Não é assim, acho. O único objetivo de qualquer política econômica é fazer feliz todos e cada um dos cidadãos de um dado país. Utopia irrealizável? Claro. Mas, se se amesquinhar o objetivo e reduzi-lo a deixar sadio o Estado e fortes as empresas, amesquinha-se também o resultado. Nem se saneia o Estado nem se fortalecem as empresas e muito menos se faz cada cidadão feliz.
Dizer que o país modernizou-se e está pronto para o futuro é ignorar a brutal dívida social. A menos que se tenha desistido de pagá-la ou sequer amortizá-la, vai-se verificar que as chamadas precondições para um futuro menos negro estão muito longe de ter sido alcançadas.

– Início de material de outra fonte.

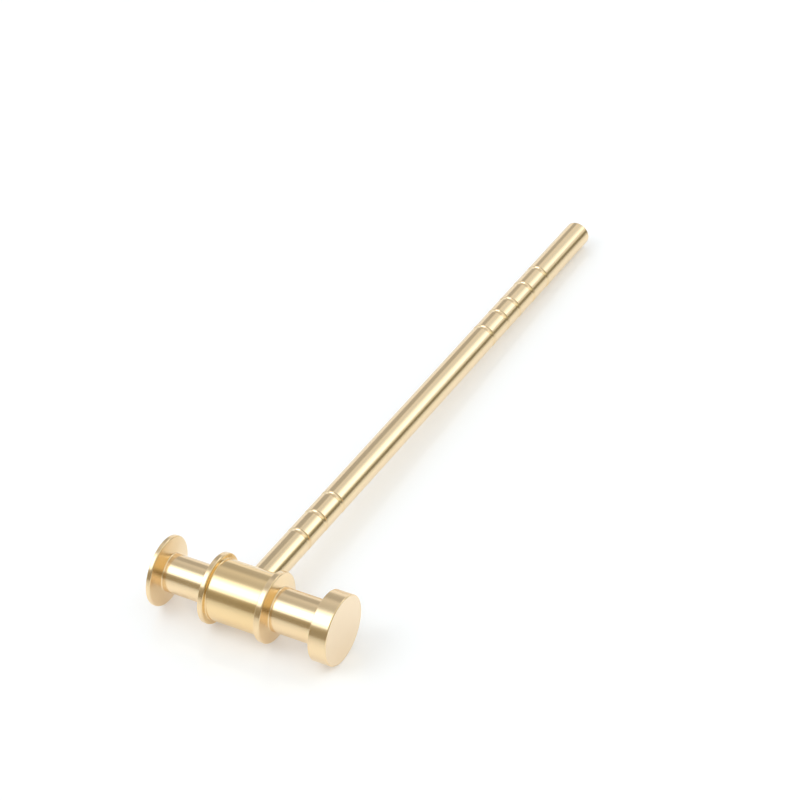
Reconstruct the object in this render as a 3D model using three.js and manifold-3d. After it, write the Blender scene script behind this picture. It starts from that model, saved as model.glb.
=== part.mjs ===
// A watchmaker's hammer in brass: a double-faced head, turned in one piece, and a slim
// handle rod whose threaded end screws into a blind hole in the back of the head.
// Millimetres, +Z up. The hammer lies at rest on z = 0, on the four collars of its head
// and on the tail of its handle. The head runs along X with its flat face towards +X,
// and the handle runs towards +Y.

import * as THREE from 'three';
import { mergeVertices } from 'three/addons/utils/BufferGeometryUtils.js';
import Module from 'manifold-3d';

// Head: diameter of the bar, which the four collars keep, and what is turned off it
const COLLAR_D = 17;
const FLANGE_STEP = 1.15;
const DOMED_NECK_D = 9.2;
const FLAT_NECK_D = 10.7;

// Head: widths along its axis, from the domed face to the flat face
const DOME_HEIGHT = 1.3;
const DOMED_RIM_WIDTH = 1;
const DOMED_NECK_LENGTH = 12.5;
const DOMED_FLANGE_WIDTH = 1.2;
const BARREL_LENGTH = 13.4;
const FLAT_FLANGE_WIDTH = 1.45;
const FLAT_NECK_LENGTH = 12.5;
const FLAT_DISC_WIDTH = 4.5;

// Head: the radius that the tool's nose leaves in each corner, and the broken edges
const SHOULDER_FILLET = 0.7;
const RIM_CHAMFER = 0.15;
const FACE_CHAMFER = 0.3;

// Handle rod: its reach runs from the axis of the head to the tail
const HANDLE_D = 6.6;
const HANDLE_REACH = 172.5;
const TAIL_CHAMFER = 0.35;

// Grip grooves: three near the head, and near the tail two and then three more
const GROOVE_WIDTH = 1.4;
const GROOVE_DEPTH = 0.45;
const GROOVE_PITCH = 8;
const HEAD_GROOVE_COUNT = 3;
const HEAD_GROOVE_OFFSET = 23.6;
const TAIL_GROOVE_COUNT = 3;
const TAIL_GROOVE_OFFSET = 24.3;
const MIDDLE_GROOVE_COUNT = 2;
const MIDDLE_GROOVE_GAP = 6.4;

// Joint: the counterbored seat of the rod, its threaded spigot and the blind hole
const SEAT_DEPTH = 2.4;
const SEAT_SHOULDER = 0.8;
const SPIGOT_CHAMFER = 0.5;
const HOLE_SPARE_DEPTH = 1;
const FRONT_WALL = 3;
const FIT_GAP = 0.25;
const DRILL_POINT_ANGLE = THREE.MathUtils.degToRad(118);

// Smoothness of the turned surfaces
const HEAD_SEGMENTS = 64;
const HANDLE_SEGMENTS = 44;
const ARC_STEPS = 5;

const collarR = COLLAR_D / 2;
const barrelR = collarR - FLANGE_STEP;
const shankR = HANDLE_D / 2;
const spigotR = shankR - SEAT_SHOULDER;

// Stations of the head along its axis, counted from the axis of the handle
const barrelFrom = -BARREL_LENGTH / 2;
const barrelTo = BARREL_LENGTH / 2;
const domedNeckTo = barrelFrom - DOMED_FLANGE_WIDTH;
const domedNeckFrom = domedNeckTo - DOMED_NECK_LENGTH;
const domedRim = domedNeckFrom - DOMED_RIM_WIDTH;
const flatNeckFrom = barrelTo + FLAT_FLANGE_WIDTH;
const flatNeckTo = flatNeckFrom + FLAT_NECK_LENGTH;
const flatFace = flatNeckTo + FLAT_DISC_WIDTH;

// Stations of the joint along the handle, counted from the axis of the head
const drillR = spigotR + FIT_GAP;
const seat = barrelR - SEAT_DEPTH;
const shoulder = seat + FIT_GAP;
const drillPoint = FRONT_WALL - barrelR;
const holeFloor = drillPoint + drillR / Math.tan(DRILL_POINT_ANGLE / 2);
const spigotEnd = holeFloor + HOLE_SPARE_DEPTH;

// A turning profile is a list of points, each a radius and a station along the axis
function point(radius, station) {
  return new THREE.Vector2(radius, station);
}

// A circular arc of a turning profile, hollow where its centre lies outside the work
function arc(centreR, centreStation, radius, fromAngle, toAngle) {
  const points = [];
  for (let i = 0; i <= ARC_STEPS; i += 1) {
    const angle = fromAngle + ((toAngle - fromAngle) * i) / ARC_STEPS;
    const along = centreStation + radius * Math.sin(angle);
    points.push(point(centreR - radius * Math.cos(angle), along));
  }
  return points;
}

// A stretch turned down between two shoulders, with a fillet in each corner
function waist(from, to, radius) {
  const shoulderHeight = collarR - RIM_CHAMFER - radius;
  const fillet = Math.min(SHOULDER_FILLET, shoulderHeight);
  const centreR = radius + fillet;
  return [
    ...arc(centreR, from + fillet, fillet, -Math.PI / 2, 0),
    ...arc(centreR, to - fillet, fillet, 0, Math.PI / 2),
  ];
}

// A collar at the full diameter of the bar, with both edges broken
function collar(from, to, chamferTo) {
  return [
    point(collarR - RIM_CHAMFER, from),
    point(collarR, from + RIM_CHAMFER),
    point(collarR, to - chamferTo),
    point(collarR - chamferTo, to),
  ];
}

// The domed face: part of a sphere from its crown to just inside the rim
function dome() {
  const rimR = collarR - RIM_CHAMFER;
  const halfAngle = 2 * Math.atan(DOME_HEIGHT / rimR);
  const sphereR = rimR / Math.sin(halfAngle);
  const centre = domedRim - DOME_HEIGHT + sphereR;
  const points = [];
  for (let i = 0; i < ARC_STEPS; i += 1) {
    const angle = (halfAngle * i) / ARC_STEPS;
    points.push(point(sphereR * Math.sin(angle), centre - sphereR * Math.cos(angle)));
  }
  return points;
}

// A hollow ring groove cut into the rod by a round-nosed tool
function groove(station) {
  const halfWidth = GROOVE_WIDTH / 2;
  const halfAngle = 2 * Math.atan(GROOVE_DEPTH / halfWidth);
  const noseR = halfWidth / Math.sin(halfAngle);
  const centreR = shankR - GROOVE_DEPTH + noseR;
  return arc(centreR, station, noseR, -halfAngle, halfAngle);
}

// Stations of all grooves; one that would cut into its neighbour is left out
function grooveStations() {
  const tailLast = HANDLE_REACH - TAIL_GROOVE_OFFSET;
  const tailFirst = tailLast - (TAIL_GROOVE_COUNT - 1) * GROOVE_PITCH;
  const middleLast = tailFirst - MIDDLE_GROOVE_GAP;
  const stations = [];
  for (let i = 0; i < HEAD_GROOVE_COUNT; i += 1) {
    stations.push(HEAD_GROOVE_OFFSET + i * GROOVE_PITCH);
  }
  for (let i = MIDDLE_GROOVE_COUNT - 1; i >= 0; i -= 1) {
    stations.push(middleLast - i * GROOVE_PITCH);
  }
  for (let i = 0; i < TAIL_GROOVE_COUNT; i += 1) {
    stations.push(tailFirst + i * GROOVE_PITCH);
  }
  return stations.filter((station, i) => i === 0 || station > stations[i - 1] + GROOVE_WIDTH);
}

// A closed solid for cutting, from a geometry whose shared vertices are merged
function toSolid(wasm, geometry) {
  const bare = geometry.clone();
  bare.deleteAttribute('normal');
  bare.deleteAttribute('uv');
  const merged = mergeVertices(bare);
  const triangles = [];
  for (let i = 0; i < merged.index.count; i += 3) {
    const [a, b, c] = merged.index.array.slice(i, i + 3);
    if (a !== b && b !== c && c !== a) {
      triangles.push(a, b, c);
    }
  }
  return new wasm.Manifold(new wasm.Mesh({
    numProp: 3,
    vertProperties: new Float32Array(merged.attributes.position.array),
    triVerts: new Uint32Array(triangles),
  }));
}

// A geometry again, from a solid
function toGeometry(solid) {
  const mesh = solid.getMesh();
  const geometry = new THREE.BufferGeometry();
  geometry.setAttribute('position', new THREE.BufferAttribute(mesh.vertProperties, 3));
  geometry.setIndex(new THREE.BufferAttribute(mesh.triVerts, 1));
  geometry.computeVertexNormals();
  return geometry;
}

// The head as it leaves the lathe, laid along X
function turnedHead() {
  const profile = [
    ...dome(),
    ...collar(domedRim, domedNeckFrom, RIM_CHAMFER),
    ...waist(domedNeckFrom, domedNeckTo, DOMED_NECK_D / 2),
    ...collar(domedNeckTo, barrelFrom, RIM_CHAMFER),
    ...waist(barrelFrom, barrelTo, barrelR),
    ...collar(barrelTo, flatNeckFrom, RIM_CHAMFER),
    ...waist(flatNeckFrom, flatNeckTo, FLAT_NECK_D / 2),
    ...collar(flatNeckTo, flatFace, FACE_CHAMFER),
    point(0, flatFace),
  ];
  const geometry = new THREE.LatheGeometry(profile, HEAD_SEGMENTS);
  return geometry.rotateZ(-Math.PI / 2);
}

// What the drill and the counterbore take out of the back of the barrel
function handleHole() {
  const seatR = shankR + FIT_GAP;
  const profile = [
    point(0, drillPoint),
    point(drillR, holeFloor),
    point(drillR, seat),
    point(seatR, seat),
    point(seatR, collarR),
    point(0, collarR),
  ];
  return new THREE.LatheGeometry(profile, HANDLE_SEGMENTS);
}

// The rod: spigot, shoulder, grooved shank and chamfered tail
function turnedRod() {
  const profile = [
    point(0, spigotEnd),
    point(spigotR - SPIGOT_CHAMFER, spigotEnd),
    point(spigotR, spigotEnd + SPIGOT_CHAMFER),
    point(spigotR, shoulder),
    point(shankR, shoulder),
    ...grooveStations().flatMap(groove),
    point(shankR, HANDLE_REACH - TAIL_CHAMFER),
    point(shankR - TAIL_CHAMFER, HANDLE_REACH),
    point(0, HANDLE_REACH),
  ];
  return new THREE.LatheGeometry(profile, HANDLE_SEGMENTS);
}

function brass(color, roughness) {
  return new THREE.MeshStandardMaterial({ color, roughness, metalness: 1 });
}

const wasm = await Module();
wasm.setup();
const headSolid = toSolid(wasm, turnedHead()).subtract(toSolid(wasm, handleHole()));

const head = new THREE.Mesh(toGeometry(headSolid), brass(0xdcb878, 0.16));
head.name = 'head';

const handle = new THREE.Mesh(turnedRod(), brass(0xd9b574, 0.2));
handle.name = 'handle';

// At rest the collars and the edge of the tail touch one plane, so the rod dips a little
const tailEdge = HANDLE_REACH - TAIL_CHAMFER;
const restTilt = Math.asin(collarR / Math.hypot(tailEdge, shankR)) - Math.atan2(shankR, tailEdge);

// The origin is the middle of the hammer's footprint, on the plane that it rests on
const hammer = new THREE.Group();
hammer.add(head, handle);
hammer.rotation.x = -restTilt;
hammer.updateMatrixWorld(true);
const box = new THREE.Box3().setFromObject(hammer, true);
const middle = box.getCenter(new THREE.Vector3());
hammer.position.set(-middle.x, -middle.y, -box.min.z);

export default hammer;
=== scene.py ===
# %% [markdown]
# A watchmaker's hammer is two pieces of brass: a double-faced head turned from one bar, and
# a slim rod screwed into the back of it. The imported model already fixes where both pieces
# lie, so the lesson loads it first and takes its places from it. The flat facets of that
# model would show at once in a polish this bright, so both pieces are turned again here with
# much finer surfaces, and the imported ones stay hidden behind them. Blender works in metres,
# so each size is written as a number of millimetres.

# %% Load the fixed frame
import math

import bmesh
import bpy
import numpy as np
from mathutils import Matrix, Vector


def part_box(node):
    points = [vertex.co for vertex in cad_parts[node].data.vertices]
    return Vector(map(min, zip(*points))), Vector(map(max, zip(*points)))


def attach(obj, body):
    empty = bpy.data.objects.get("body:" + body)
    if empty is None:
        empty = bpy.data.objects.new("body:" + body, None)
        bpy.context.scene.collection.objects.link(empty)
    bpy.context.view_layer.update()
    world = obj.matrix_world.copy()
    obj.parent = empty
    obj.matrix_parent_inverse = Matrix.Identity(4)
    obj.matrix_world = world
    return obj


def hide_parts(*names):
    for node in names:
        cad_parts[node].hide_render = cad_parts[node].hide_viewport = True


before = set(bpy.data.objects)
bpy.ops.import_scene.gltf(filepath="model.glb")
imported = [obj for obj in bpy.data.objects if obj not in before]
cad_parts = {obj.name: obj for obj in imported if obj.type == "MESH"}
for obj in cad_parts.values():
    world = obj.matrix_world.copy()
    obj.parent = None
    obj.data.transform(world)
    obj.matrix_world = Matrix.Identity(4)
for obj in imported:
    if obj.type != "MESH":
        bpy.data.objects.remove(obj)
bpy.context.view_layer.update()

MM = 0.001
MICRON = 0.001 * MM

# %% [markdown]
# Everything on a turned piece is measured along its axis and out from it. The head's box
# gives its axis and the radius of its collars. The rod's box gives the station where the two
# axes cross. Lying down, the hammer rests on its collars and on the edge of its tail, and
# those two contacts give the small angle by which the rod dips.

# %% Find both axes
HANDLE_D = 6.6 * MM
HANDLE_REACH = 172.5 * MM
TAIL_ROUND = 0.35 * MM

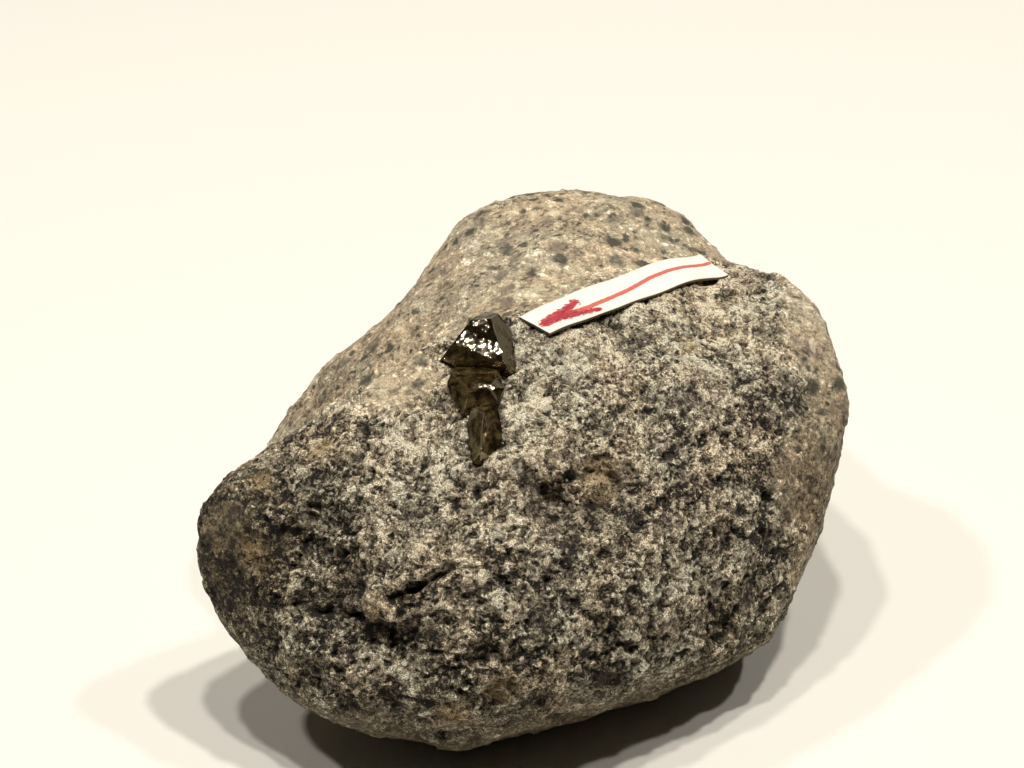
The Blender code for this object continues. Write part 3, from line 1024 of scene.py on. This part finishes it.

Pegue-se o caso das mensalidades escolares. Todo o mundo ficou condoído com a situação das escolas particulares, cujo futuro estaria ameaçado pela regra de conversão determinada pelo presidente Itamar Franco. É claro que a fórmula adotada é uma loucura técnica inominável.
Mas maluquice maior é preocupar-se unicamente com a escola particular. Não vi ninguém deitar um olharzinho, ainda que fosse só de piedade, para a escola pública. Ninguém perguntou qual é a "mensalidade" que a sociedade deveria pagar para que a escola pública volte a ser eficiente.
É uma brutal inversão de prioridades. Que os analistas se incomodem com a eventual falência da escola privada, é justo. Mas deixa de sê-lo quando não dedicam a mesma preocupação à escola pública, que, afinal, será sempre o destino da maioria das crianças, por mais que o país enriqueça e por mais que a sua renda seja distribuída menos indecentemente.